I’ve recommended this program to some USF students who have asked me about it but with a lot of caution and honest criticism attached. The program is terribly organized, somewhat dishonest about the requirements, and a huge part of your experience is based on which school you’re assigned to: dumb luck. I know plenty of people who work far less hours than I do, have less responsibility, more benefits, friendlier co-workers, and generally love their school. I know I also could have done worse. I know one girl in the program who works at a school where the kids are frequently physically violent with each other and with her. I’m grateful for the great kids I have and the experience I’m taking away.

Beyond school I’ve been spending a lot of time enjoying Madrid with the great group of friends I’ve established here. We’re trying to squeeze in visits to restaurants and bars we’ve been meaning to try all year, and we all enjoy quality time soaking up the sun in Retiro. With just over a month left, I’m having a lot of fun, travelling, and more and more feeling like I’ve really gotten to know Madrid (and Spain) well. I’m also very excited to go home!!!

For anyone who I haven’t told, I ended up choosing NYU for law school. It was a very hard decision but I’m looking forward to the next adventure before I (hopefully) permanently set up camp on the West Coast.

I’m leaving for Munich, Germany tomorrow with my friends Eimear and Anna and it’s sure to be loads of fun! My next post will be about my weekend travels and I swear it won’t be so long!
P.S. pictures are random ones of my lovely friends and me having a good time in Madrid!


Saturday, April 25, 2009

Madrid, NYC, Ann Arbor, LA, SF, SLC, Idaho, phew I'm tired!


What a long time it’s been. When I last wrote I was heading off for my long awaited return to the USA. It was quite an adventure! Coast to coast, 5 states, 3 weeks, and lots of friends and family to be seen. Oh yeah, and tons of good food to be eaten!

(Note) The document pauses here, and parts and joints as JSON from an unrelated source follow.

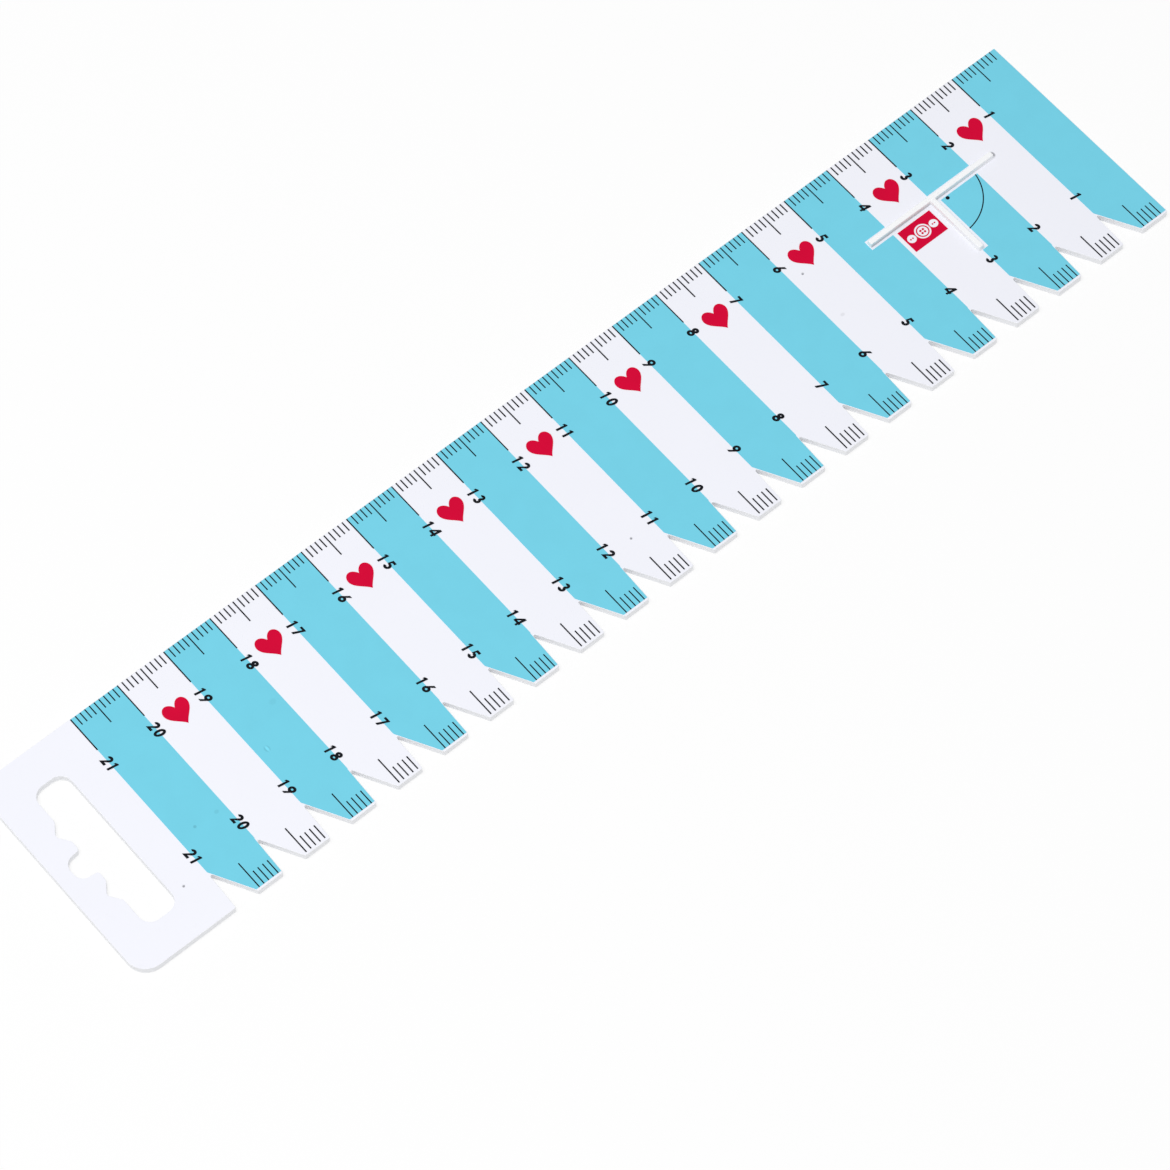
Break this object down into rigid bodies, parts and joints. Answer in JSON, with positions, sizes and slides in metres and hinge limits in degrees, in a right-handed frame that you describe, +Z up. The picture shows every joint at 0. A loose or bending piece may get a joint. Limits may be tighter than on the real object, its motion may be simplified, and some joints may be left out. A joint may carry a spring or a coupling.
{
  "type": "sewing gauge",
  "caption": "Flat plastic hand gauge with a centimetre scale, saw-tooth marking edge, raised T rib and hanging tab.",
  "frame": {"origin": "middle of the plate's rectangle, on its underside", "axes": "+X along the scale towards its zero end, +Y across the plate towards the straight scale edge, +Z up out of the printed face"},
  "size_m": [0.2304, 0.0462, 0.0025],
  "materials": {
    "white_plastic": "satin injection-moulded white polystyrene",
    "turquoise_ink": "screen-printed turquoise film, satin",
    "red_ink": "screen-printed red film, satin",
    "black_ink": "screen-printed black film, matt"
  },
  "bodies": {
    "root": {"gauge_plate": "white_plastic", "t_grip_rib": "white_plastic", "turquoise_stripe_01": "turquoise_ink", "turquoise_stripe_02": "turquoise_ink", "turquoise_stripe_03": "turquoise_ink", "turquoise_stripe_04": "turquoise_ink", "turquoise_stripe_05": "turquoise_ink", "turquoise_stripe_06": "turquoise_ink", "turquoise_stripe_07": "turquoise_ink", "turquoise_stripe_08": "turquoise_ink", "turquoise_stripe_09": "turquoise_ink", "turquoise_stripe_10": "turquoise_ink", "turquoise_stripe_11": "turquoise_ink", "red_heart_01": "red_ink", "red_heart_02": "red_ink", "red_heart_03": "red_ink", "red_heart_04": "red_ink", "red_heart_05": "red_ink", "red_heart_06": "red_ink", "red_heart_07": "red_ink", "red_heart_08": "red_ink", "red_heart_09": "red_ink", "red_heart_10": "red_ink", "millimetre_lines": "black_ink", "half_centimetre_lines": "black_ink", "centimetre_lines": "black_ink", "tooth_millimetre_lines": "black_ink", "tooth_half_centimetre_lines": "black_ink", "upper_numerals": "black_ink", "lower_numerals": "black_ink", "right_angle_arc": "black_ink", "right_angle_dot": "black_ink", "red_button_panel": "red_ink"}
  },
  "joints": []
}
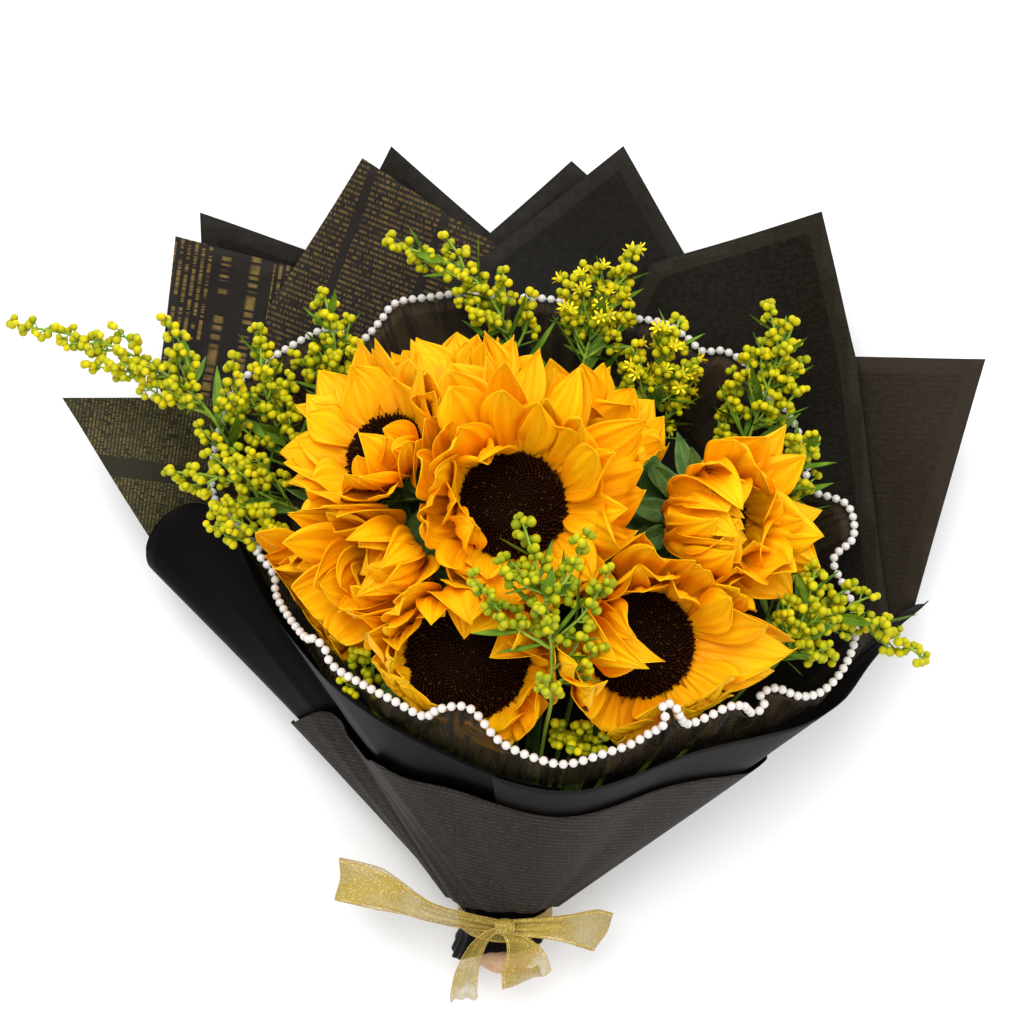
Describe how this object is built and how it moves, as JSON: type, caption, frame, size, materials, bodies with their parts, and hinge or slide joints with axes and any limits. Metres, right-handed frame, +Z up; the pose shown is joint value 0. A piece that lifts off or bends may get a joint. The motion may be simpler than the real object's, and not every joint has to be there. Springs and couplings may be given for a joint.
{
  "type": "bunch of sunflowers",
  "caption": "Bunch of sunflowers with goldenrod sprays, wrapped in dark paper, trimmed with a string of pearls and tied with a gold ribbon, lying on its back.",
  "frame": {"origin": "on the flat underside of the lowest back sheet, where the bunch rests, below the middle of the central bloom", "axes": "+Z up, the way the blooms face; +Y towards the fanned corners of the back sheets; -Y towards the tied stem ends; +X to the right in the view from above"},
  "size_m": [0.5301, 0.4804, 0.2265],
  "materials": {
    "petal": "soft satin petal, warm yellow",
    "disc": "matt, rough with small florets",
    "sunflower_green": "matt, slightly hairy leaf green",
    "goldenrod": "satin yellow-green buds and stems",
    "back_paper": "thin dark paper, partly printed with dull gold dashes",
    "front_paper": "dark paper, partly printed with grey dashes",
    "net": "fine translucent net",
    "pearl": "gloss white pearl",
    "wad": "damp tan wadding",
    "ribbon": "translucent gold organza with glitter edges"
  },
  "bodies": {
    "root": {"petals_centre": "petal", "disc_centre": "disc", "green_centre": "sunflower_green", "petals_front_left": "petal", "disc_front_left": "disc", "green_front_left": "sunflower_green", "petals_front_right": "petal", "disc_front_right": "disc", "green_front_right": "sunflower_green", "petals_right": "petal", "disc_right": "disc", "green_right": "sunflower_green", "petals_left": "petal", "disc_left": "disc", "green_left": "sunflower_green", "petals_back_left": "petal", "disc_back_left": "disc", "green_back_left": "sunflower_green", "petals_back_right": "petal", "disc_back_right": "disc", "green_back_right": "sunflower_green", "petals_low_left": "petal", "disc_low_left": "disc", "green_low_left": "sunflower_green", "petals_far_left": "petal", "disc_far_left": "disc", "green_far_left": "sunflower_green", "spray_left_tip": "goldenrod", "spray_left_inner": "goldenrod", "spray_left_up": "goldenrod", "spray_left_low": "goldenrod", "spray_top_arch": "goldenrod", "spray_top_right": "goldenrod", "spray_upper_right": "goldenrod", "spray_right_up": "goldenrod", "spray_right_mid": "goldenrod", "spray_right_low": "goldenrod", "spray_right_front": "goldenrod", "spray_front_mid": "goldenrod", "spray_front_left": "goldenrod", "spray_centre_front": "goldenrod", "spray_left_side": "goldenrod", "paper_back_e": "back_paper", "paper_back_c": "back_paper", "paper_back_f": "back_paper", "paper_back_b": "back_paper", "paper_back_d": "back_paper", "paper_back_i": "back_paper", "paper_back_g": "back_paper", "paper_back_a": "back_paper", "paper_back_h": "back_paper", "paper_front_left": "front_paper", "paper_front_right": "front_paper", "paper_front_outer": "front_paper", "net_ruffle": "net", "pearl_string": "pearl", "paper_foot": "front_paper", "stem_wad": "wad", "ribbon": "ribbon"}
  },
  "joints": []
}
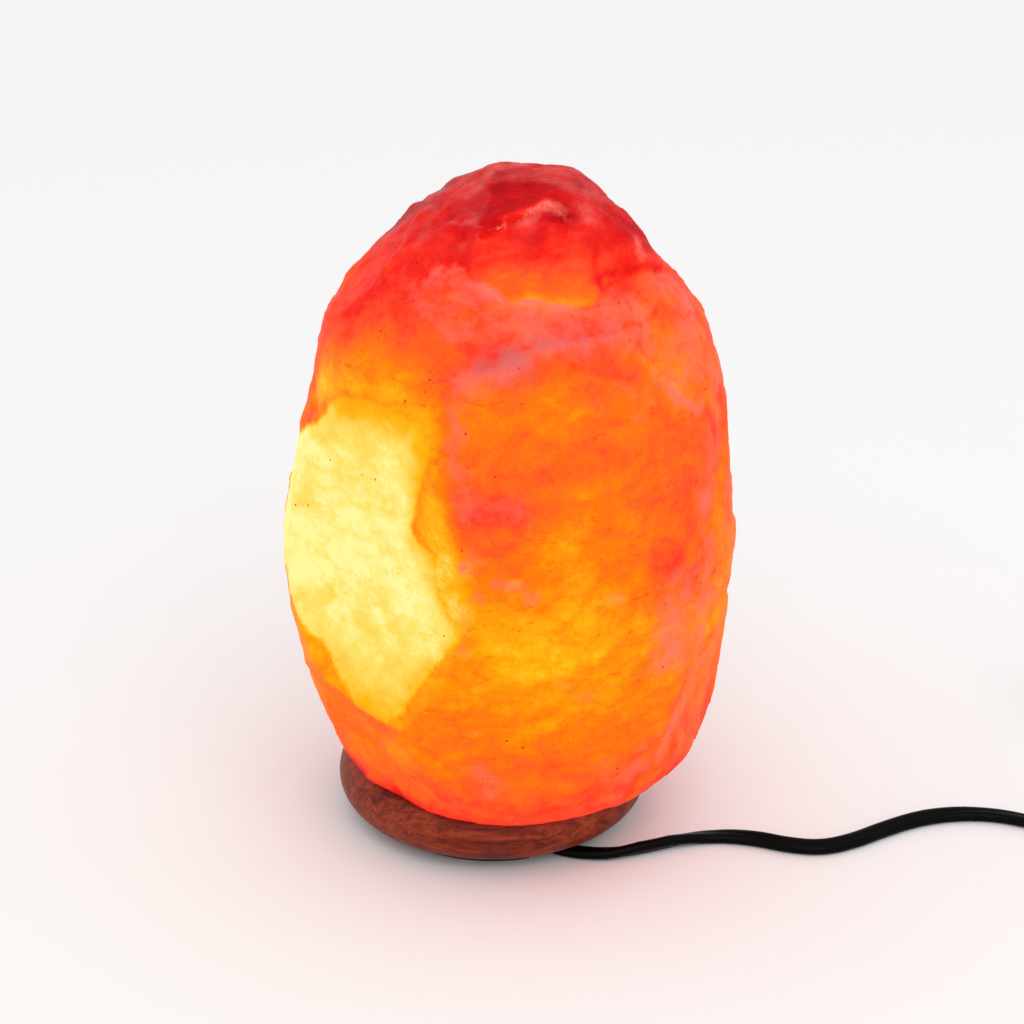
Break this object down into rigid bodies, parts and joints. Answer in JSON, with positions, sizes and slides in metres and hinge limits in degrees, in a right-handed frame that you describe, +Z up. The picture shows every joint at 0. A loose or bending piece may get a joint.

I left Madrid on March 26th and was headed first for New York City. The flight west really isn’t too bad (6-7 hours) but especially when you are very lucky like I am and get to sit in business class thanks to wonderful family friends who work for Delta. The first signal that I was once again surrounded by Americans was this: The flight attendants served dinner and I dug in. About three minutes in, the flight attendant comes back to say, “Are you finished?” I looked at my plate (which was 75% full) then looked back at her with a face that hopefully read, “Does it look like I’m finished?” I said no and she left me alone. About two minutes later she was back with the same question. Once again I said no. At that point I looked around and realized most of the other passengers were on the next course. So unless there’s some new prize on airplanes for who can eat the fastest, I’m going to guess Spain has changed my eating habits.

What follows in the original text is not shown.